Dikisahkan Raja Pajang Sultan Hadiwijaya alias Joko Tingkir menganggap Mataram yang waktu itu berada dibawah kekuasaan Pajang melakukan Makar.

Joko Tingkir dengan baju kebesarannya sebagai Sultan Pajang naik gajah kemudian bergerak menuju Kotagede memimpin pasukannya menggempur Mataram.

Melihat Pajang menyerang Mataram dengan kekuatan besar, Panembahan Senopati menabuh pusaka Bendil Kiai Becak.

Bendil tersebut ditabuh berkali-kali dan mengeluarkan daya magis. Seluruh pasukan Pajang merasa pusing dan muntah-muntah.

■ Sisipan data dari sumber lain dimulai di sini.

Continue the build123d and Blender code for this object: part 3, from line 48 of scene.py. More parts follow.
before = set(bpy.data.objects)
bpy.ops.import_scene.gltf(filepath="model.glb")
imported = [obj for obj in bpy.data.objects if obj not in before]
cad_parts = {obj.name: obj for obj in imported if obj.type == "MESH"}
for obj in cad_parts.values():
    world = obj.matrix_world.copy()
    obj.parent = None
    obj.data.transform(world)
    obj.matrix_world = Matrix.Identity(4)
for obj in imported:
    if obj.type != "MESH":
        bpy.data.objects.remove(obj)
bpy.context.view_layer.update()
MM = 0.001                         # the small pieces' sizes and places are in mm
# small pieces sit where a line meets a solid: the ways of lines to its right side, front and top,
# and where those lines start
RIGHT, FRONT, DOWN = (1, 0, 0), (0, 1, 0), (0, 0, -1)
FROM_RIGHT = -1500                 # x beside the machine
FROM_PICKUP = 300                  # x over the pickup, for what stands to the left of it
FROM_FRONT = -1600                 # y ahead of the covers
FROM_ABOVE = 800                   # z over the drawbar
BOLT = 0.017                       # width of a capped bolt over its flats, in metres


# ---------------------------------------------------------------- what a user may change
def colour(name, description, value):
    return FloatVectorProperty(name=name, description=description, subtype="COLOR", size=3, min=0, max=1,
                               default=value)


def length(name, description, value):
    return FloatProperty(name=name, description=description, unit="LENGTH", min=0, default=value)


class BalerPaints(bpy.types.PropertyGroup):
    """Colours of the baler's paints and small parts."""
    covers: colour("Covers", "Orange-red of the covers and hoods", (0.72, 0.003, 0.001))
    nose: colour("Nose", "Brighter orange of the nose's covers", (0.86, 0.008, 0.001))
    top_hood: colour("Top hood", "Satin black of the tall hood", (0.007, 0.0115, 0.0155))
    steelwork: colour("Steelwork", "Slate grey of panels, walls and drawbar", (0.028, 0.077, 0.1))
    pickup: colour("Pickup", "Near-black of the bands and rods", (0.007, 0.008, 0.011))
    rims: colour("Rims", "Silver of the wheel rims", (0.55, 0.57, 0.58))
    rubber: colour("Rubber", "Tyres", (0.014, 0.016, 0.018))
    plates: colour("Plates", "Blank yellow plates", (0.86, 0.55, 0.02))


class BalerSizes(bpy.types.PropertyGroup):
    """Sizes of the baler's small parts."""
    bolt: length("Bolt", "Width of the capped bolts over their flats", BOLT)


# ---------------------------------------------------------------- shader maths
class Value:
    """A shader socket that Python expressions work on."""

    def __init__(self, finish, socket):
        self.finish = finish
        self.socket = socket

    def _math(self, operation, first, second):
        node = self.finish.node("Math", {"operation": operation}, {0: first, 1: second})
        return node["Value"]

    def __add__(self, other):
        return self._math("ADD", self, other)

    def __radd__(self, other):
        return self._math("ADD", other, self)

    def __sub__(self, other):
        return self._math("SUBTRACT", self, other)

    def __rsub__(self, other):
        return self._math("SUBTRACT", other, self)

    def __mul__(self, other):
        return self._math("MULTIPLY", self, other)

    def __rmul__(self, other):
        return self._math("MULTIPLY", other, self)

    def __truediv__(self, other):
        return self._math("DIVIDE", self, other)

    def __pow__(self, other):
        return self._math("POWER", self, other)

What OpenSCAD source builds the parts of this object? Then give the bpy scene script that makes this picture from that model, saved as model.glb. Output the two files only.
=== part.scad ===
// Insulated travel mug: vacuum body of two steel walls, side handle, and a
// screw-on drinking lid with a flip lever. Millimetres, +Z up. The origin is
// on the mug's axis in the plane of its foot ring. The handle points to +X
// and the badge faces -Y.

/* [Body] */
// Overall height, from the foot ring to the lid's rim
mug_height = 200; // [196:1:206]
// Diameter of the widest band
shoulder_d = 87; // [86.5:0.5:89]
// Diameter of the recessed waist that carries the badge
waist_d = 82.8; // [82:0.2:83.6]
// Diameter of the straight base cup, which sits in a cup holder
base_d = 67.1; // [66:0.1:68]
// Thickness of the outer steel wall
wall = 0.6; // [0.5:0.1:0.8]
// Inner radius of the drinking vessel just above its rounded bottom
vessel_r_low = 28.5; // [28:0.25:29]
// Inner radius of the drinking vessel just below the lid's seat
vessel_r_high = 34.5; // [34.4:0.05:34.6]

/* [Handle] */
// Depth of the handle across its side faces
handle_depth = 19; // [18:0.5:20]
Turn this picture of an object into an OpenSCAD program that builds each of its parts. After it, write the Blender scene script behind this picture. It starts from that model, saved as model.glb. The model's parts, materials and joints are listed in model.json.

Tidak kuat berperang, pasukan Pajang akhirnya pergi meninggalkan Mataram.

Perang saudara antara Pajang dengan Mataram itu berlangsung di kawasan Prambanan yang lokasinya cukup dekat dengan Kotagede.

Dalam cerita versi ini juga digambarkan Senopati memukul Bendil Kiai Bicak berulang ulang di tengah suasana erupsi Gunung Merapi dan kobaran api yang berasal dari jerami yang sengaja dibakar.

Situasi yang kian mencekam membuat Sultan Pajang dan pasukannya kabur meninggalkan arena perang. Mataram berhasil mengalahkan Pajang.

Sekitar seratus tahun kemudian, pusaka Bendil Kiai Bicak jatuh ke tangan Pangeran Prabu yang merupakan saudara tiri Sunan Pakubuwono I, raja ketujuh Mataram yang bertahta di Kartasura.

Pusaka tersebut berada di tangan Pangeran Prabu ketika Pakubuwono I dinobatkan sebagai raja. Dari sinilah awal kisah pusaka itu hijrah dari Jawa Tengah ke Blitar.

Baca Juga  Perang Saudara dan Penodaan Makam: Kisah Pangeran Sambernyawa

Dikisahkan kala itu Pangeran Prabu berseteru dengan Pakubuwono I yang merupakan saudara tirinya.

Pangeran Prabu ingin membunuh Pakubuwono I dan mengkudeta dari tahtanya. Saat Pakubuwono I dinobatkan sebagai raja, Pangeran Prabu ternyata sakit hati.

Peristiwa ini mungkin terjadi pada tahun 1704, saat suksesi kekuasaan di Mataram dari Sunan Amangkurat III ke Sunan Pakubuwono I.

Pangeran Prabu dihakimi setelah tertangkap basah hendak melakukan kudeta.

Pangeran Prabu menyesali perbuatannya dan meminta maaf kepada Pakubuwono I. Pangeran Prabu diampuni dan kemudian menyingkir ke Jawa Timur dan menetap di Lodoyo Kabupaten Blitar.

Di tempat baru ini Pangeran Prabu bertapa hutan belantara dan kemudian menyebarkan syiar Agama Islam.

Dalam perjalananya ke Jawa Timur, Pangeran Prabu membawa pusaka Bendil Kiai Bicak. Dalam perjalanannya yang panjang itu ia akhirnya tiba di hutan Lodoyo yang pada waktu itu sangat angker dan banyak dihuni binatang buas.

Dalam perjalanan ini Pangeran Prabu ditemani istrinya Putri Wandansari dan abdi setianya Ki Amat Tariman.

“Selain pusaka Kiai Bicak, Pangeran Prabu juga membawa wayang krucil. Pusaka Kiai Bicak itu yang sekarang kita kenal dengan Gong Kiai Pradah,” jelas Kepala Dinas Pariwasata dan Kebudayaan Kabupaten Blitar, Suhendro Winarso (ar/dnv).